First charge on the budget was the 50 Apache rebuilds, which was completed this year. Next was replacing the 8 Bells, with 6 Jupiter HC2s, currently underway. Next carriage on the train is the acquisition of 14 very expensive extended-range Chinooks, which is not yet underway. After that, we finally get a slot for the NMH.
That is all the service can do on the budget they have. There isn’t the cask to run two acquisition programmes at the same time, so replacement is inevitably slow and extended.
As the defence budget increase to 3 and 3.5% of GDP, we have to hope that the backlog of equipment overdue for replacement diminishes.
I fear it won’t, as the MOD civvies are excitedly shoving every available cent into ‘transformation’, which is a great new pastime for them to play with drones and AI/computery things, rather than addressing and resolving the massive equipment gaps caused by years of underfunding and pursuit of extremely expensive niche status kit.
The future rotary budget needs to be increased considerably and I would argue split into two parts, combat rotary and utility rotary.

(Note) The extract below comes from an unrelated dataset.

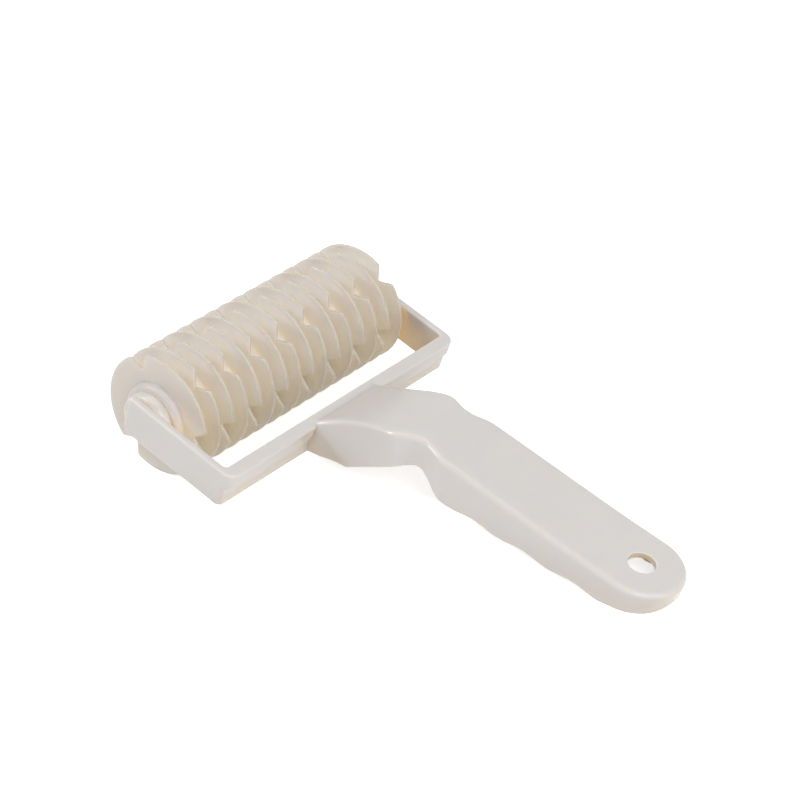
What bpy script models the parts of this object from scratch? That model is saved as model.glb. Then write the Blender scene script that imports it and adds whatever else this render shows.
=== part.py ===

That is the only way we will get a steady 20-year programme of timely replacement of obsolete equipment.
The absence of ring-fenced budgets allows the MOD accountants to hop and skip over any planned service requirements, prioritising this piece of kit over that to save money in the year’s books. Procurement needs to be looking at, planning and budgeting over over each class of equipment, whether combat or transport aircraft, escorts or RFAs, AFVs or PPVs and combat or utility helis. We might then start to approach something resembling a coherent procurement strategy, which we are currently miles away from.